The Decree Absolute removes all financial links to a spouse.

No, it doesn't. The Decree Absolute means you are no longer married to your former spouse because the marriage has been legally dissolved. However, it does not remove financial ties or resolve any outstanding financial issues. To do this you will need to agree on the financial settlement and have this written up into a legally binding Consent Order, or apply to court if no agreement can be reached. 

Mediation is only for people who want to get back together

Mediation is not the same as relationship counselling. Mediation is there to help divorcing or separating couples resolve issues arising from the ending of the relationship, such as disagreements over finances or arrangements for children. Mediators are neutral, so they will not take sides. Their job is not to tell you or your ex-partner what to do, but simply to provide a safe forum and to provide help and support as the two of you work through the practical issues of your break up.

The finances will be shared 50/50.

Sharing the finances 50/50 is the starting point for the court, but is rarely the final outcome.  The focus should be on ensuring that the financial settlement is fair to all parties and meets the needs of the family.  A straight spilt down the middle may be appropriate for a young couple with no children and who are both financially independent, for example. 

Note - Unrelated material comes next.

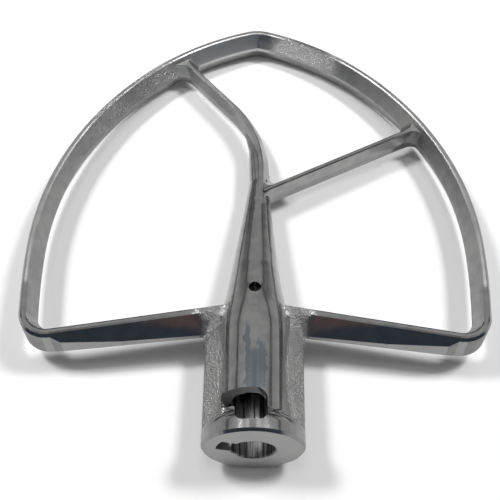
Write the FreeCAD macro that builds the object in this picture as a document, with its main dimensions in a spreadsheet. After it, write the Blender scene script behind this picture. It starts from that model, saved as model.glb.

The Court will decide everything for us; we have no say in how the finances are shared, or what the arrangements for the children will be.

This is not true. Ideally, you and your spouse will be able to come to an agreement on such matters and your divorce will not need to go to a final hearing. You may wish to use a mediation service to help you work out what those agreements will look like. Contrary to many people's belief, the Family Court does not automatically get involved in the finances or child arrangements.  If you have been unable to agree, and mediation hasn’t worked or isn’t an option for you; then either you or your spouse will need to make the appropriate application to the Court to make a decision for you.  Most couples do manage to agree between themselves, and it’s not uncommon for couples to reach an amicable agreement after making an application to court.